In August, Future Group said Reliance Industries, through its retail arm, would acquire the company’s retail & wholesale business as well as the logistics & warehousing businesses on a slump sale basis for Rs 24,713 crore. Amazon, a stakeholder in Future, is looking to block that deal, saying the Indian retailer violated a contract by agreeing to the sale to a rival controlled by billionaire Mukesh Ambani.

Shares of Raymond have slumped 49 per cent so far in 2020. Retail investors raised stake in this diversified firm by 7.63 percentage points to 25.31 per cent from 17.1 per cent. The Raymond group operates across segments such as FMCG, engineering and prophylactics besides in textile and apparel.

“This year was a total washout. I don’t think we will meet FY20 levels, but going forward, a lot of companies have reshaped themselves. They have set new benchmarks and there is a lot of opportunities for the companies that survived this pandemic. They will come out much stronger,” Raymond’s Chairman and Managing Director Gautam Hari Singhania told PTI earlier this month.

Equitas Holdings declined 38 per cent year to date, as SME/MFI businesses faced various challenges at the operating levels in the wake of the Covid pandemic. The stock has recovered strongly in the last two months on faster-than-expected recovery in business.

Indiabulls Housing Finance (down 35 per cent), Chennai Petroleum Corporation (down 16 per cent) and The South Indian Bank (down 11 per cent) are three other biggest retail bets that failed to deliver for the year. Two stocks — NCC and PTC India — delivered 3 per cent each, while Laurus Labs delivered a solid 384 per cent return.

Analysts are mixed on Indiabulls Housing Finance. The company has lost mortgage market share in last one year. The housing finance company had a 2.2 per cent market share as of September 2020 compared with 3.7 per cent held in the year-ago quarter. The scrip had one ‘buy’, one ‘underperform’ and one ‘hold’ ratings on the publicly available Reuters Eikon database as of Friday.

South Indian Bank had four ‘buy’, one ‘outperform’, two ‘hold’, one ‘underperform’ and one ‘sell’ rating on the same database. CPCL had one ‘buy’ and one ‘outperform’ ratings.

NCC, meanwhile, has seen robust order flows so far in FY21, surpassing its annual guidance of Rs 10,000 crore.

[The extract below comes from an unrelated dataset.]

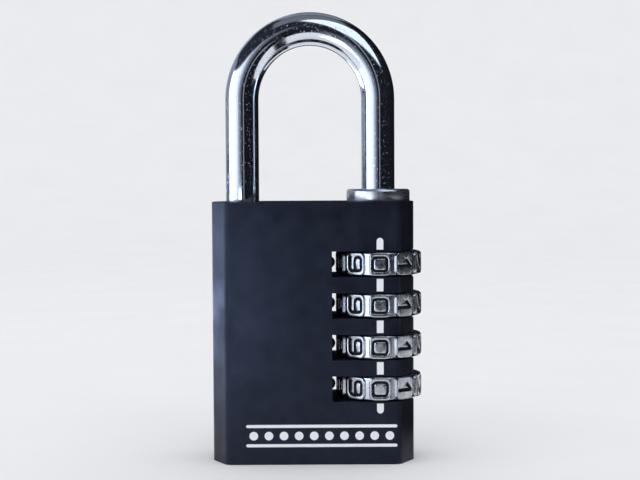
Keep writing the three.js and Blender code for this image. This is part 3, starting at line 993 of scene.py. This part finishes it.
def build_camera():
    """In front of the padlock, at an eye level a little above the body's top."""
    data = bpy.data.cameras.new("camera")
    data.lens = LENS
    data.sensor_width = SENSOR
    data.clip_start = 0.01
    camera = add_object("camera", data)
    camera.location = Vector((CAMERA_RIGHT, -CAMERA_AWAY, BODY_TOP + CAMERA_ABOVE_BODY)) * MM
    tilt = Matrix.Rotation(math.pi / 2 - math.radians(CAMERA_TILT), 3, "X")
    roll = Matrix.Rotation(math.radians(CAMERA_ROLL), 3, "Z")
    camera.rotation_euler = (tilt @ roll).to_euler()
    bpy.context.scene.camera = camera


def studio_sheet(name, columns, rows, cells, in_gloss):
    """A pale sheet over a grid of x columns and (y, z) rows: the given (row, column) cells of it."""
    vertices = [(x, y, z) for y, z in rows for x in columns]
    faces = []
    for row, column in cells:
        corner = row * len(columns) + column
        faces.append([corner, corner + 1, corner + 1 + len(columns), corner + len(columns)])
    sheet = mesh_object(name, vertices, faces, 60)
    sheet.visible_glossy = in_gloss
    sheet.data.materials.append(PAPER)


def build_floor():
    """A pale floor that curves up into a pale wall.

    Gloss sees only the lit cells near the padlock, and the dim room in place of the rest; the cells left
    out to the right of the padlock are a painted shadow in reflections.
    """
    half_width = 2500
    front = -2500
    back = 1200
    rise = 2400
    curve = 500
    curve_steps = 12
    rows = [(front, 0), (-150, 0), (0, 0), (70, 0), (150, 0), (back - curve, 0)]
    for i in range(1, curve_steps + 1):
        angle = math.pi / 2 * i / curve_steps
        rows.append((back - curve + curve * math.sin(angle), curve - curve * math.cos(angle)))
    rows.append((back, rise))
    columns = [-half_width, -160, 34, 60, 140, 260, half_width]
    # The cells missing to the right of the padlock paint its shadow into reflections of the floor.
    lit = [(1, 1), (1, 3), (1, 4), (2, 1), (3, 1), (3, 2), (3, 3)]
    cells = [(row, column) for row in range(len(rows) - 1) for column in range(len(columns) - 1)]
    studio_sheet("studio_table", columns, rows, lit, True)
    studio_sheet("studio_floor", columns, rows, [cell for cell in cells if cell not in lit], False)


COOL_WHITE = (0.80, 0.90, 1.06)
SKY_BLUE = (0.62, 0.78, 1.15)


def softbox(name, azimuths, elevations, radiance, distance=700, colour=COOL_WHITE, lights_floor=False):
    """A flat panel that fills a range of directions seen from the padlock.

    Azimuths are degrees to the right of the camera, elevations degrees above level. A panel either
    shows in gloss or lights the floor.
    """
    azimuth, elevation = (math.radians(sum(pair) / 2) for pair in (azimuths, elevations))
    level = math.cos(elevation)
    direction = Vector((math.sin(azimuth) * level, -math.cos(azimuth) * level, math.sin(elevation)))
    half_width, half_height = (math.radians(abs(b - a) / 2) for a, b in (azimuths, elevations))
    data = bpy.data.lights.new(name, "AREA")
    data.shape = "RECTANGLE"
    data.size = 2 * distance * math.tan(half_width) * level * MM
    data.size_y = 2 * distance * math.tan(half_height) * MM
    data.energy = radiance * math.pi * data.size * data.size_y
    data.color = colour
    light = add_object(name, data)
    light.location = (Vector((0, 0, BODY_TOP)) + direction * distance) * MM
    light.rotation_euler = (-direction).to_track_quat("-Z", "Y").to_euler()
    light.visible_camera = False
    light.visible_diffuse = lights_floor
    light.visible_glossy = not lights_floor


WORLD_LIGHT = 0.95
ROOM_LEFT = 0.035
ROOM_RIGHT = 0.010
ROOM_COLOUR = (0.48, 0.62, 1.0, 1)


def build_world():
    """White light from all round; reflections see a dim room, grey on the left and dark on the right."""
    world = bpy.data.worlds.new("studio")
    world.use_nodes = True
    nodes, links = world.node_tree.nodes, world.node_tree.links
    light = nodes["Background"]
    light.inputs["Color"].default_value = (0.97, 0.98, 1.0, 1)
    light.inputs["Strength"].default_value = WORLD_LIGHT
    room = nodes.new("ShaderNodeBackground")
    room.inputs["Color"].default_value = ROOM_COLOUR
    coordinates = nodes.new("ShaderNodeTexCoord")
    axes = nodes.new("ShaderNodeSeparateXYZ")
    fade = nodes.new("ShaderNodeMapRange")
    fade.inputs["From Min"].default_value = -0.9
    fade.inputs["From Max"].default_value = 0.3
    fade.inputs["To Min"].default_value = ROOM_LEFT
    fade.inputs["To Max"].default_value = ROOM_RIGHT
    path = nodes.new("ShaderNodeLightPath")
    mix = nodes.new("ShaderNodeMixShader")
    links.new(coordinates.outputs["Generated"], axes.inputs["Vector"])
    links.new(axes.outputs["X"], fade.inputs["Value"])
    links.new(fade.outputs["Result"], room.inputs["Strength"])
    links.new(path.outputs["Is Glossy Ray"], mix.inputs["Fac"])
    links.new(light.outputs["Background"], mix.inputs[1])
    links.new(room.outputs["Background"], mix.inputs[2])
    links.new(mix.outputs["Shader"], nodes["World Output"].inputs["Surface"])
    bpy.context.scene.world = world


# The key light, from the left to the front: name, azimuths and radiance.
KEY_PANELS = [
    ("key_side", (-98, -80), 2.4),
    ("key_light", (-80, -56), 2.0),
    ("key_front", (-56, -37), 1.35),
    ("key_edge", (-37, -26), 1.0),
    ("key_fade", (-26, -15), 0.42),
    ("key_tail", (-15, -4), 0.14),
]
KEY_ELEVATIONS = (-28, 24)


def build_light():
    """Softboxes, each for the surfaces that reflect its part of the room."""
    for name, azimuths, radiance in KEY_PANELS:
        softbox(name, azimuths, KEY_ELEVATIONS, radiance)
    softbox("low_fill", (-34, -14), (-34, -2), 2.7, distance=70)
    softbox("left_low", (-148, -88), (-36, -5), 5.2, colour=SKY_BLUE)
    softbox("left_panel", (-132, -99), (1, 30), 0.3)
    softbox("left_shade", (-132, -99), (-28, 1), 0.1)
    softbox("rear_panel", (-172, -134), (-20, 40), 0.4)
    softbox("front_strip", (9, 13), (-10, 30), 0.45)
    softbox("top_light", (2, 74), (28, 67), 1.3)
    softbox("overhead", (-72, 72), (60, 102), 0.17)
    softbox("rear_top_light", (150, 210), (36, 74), 0.26)
    softbox("room_light", (-100, -30), (20, 60), 0.35, lights_floor=True)


build_camera()
build_floor()
build_world()
build_light()
bpy.context.scene.view_settings.view_transform = "Standard"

Its standalone order backlog stood at Rs 28,000 crore in September while the current unadjusted backlog stood at Rs 32,800 crore, 4.7 times the trailing 12-month revenues. Recovery of past dues is seen as a key trigger for the stock. PTC India has one ‘buy’ and one ‘outperform’ ratings, as per the Reuters database.

Analysts remain positive on Laurus Labs on superior execution in the antiretrovirals segment, strong chemistry skill set in the contract development and manufacturing business, the addition of new molecules in the API segment and cost efficiencies. Retail holding in this stock stood at 15.89 per cent at the end of September against 6.37 per cent as of December 31.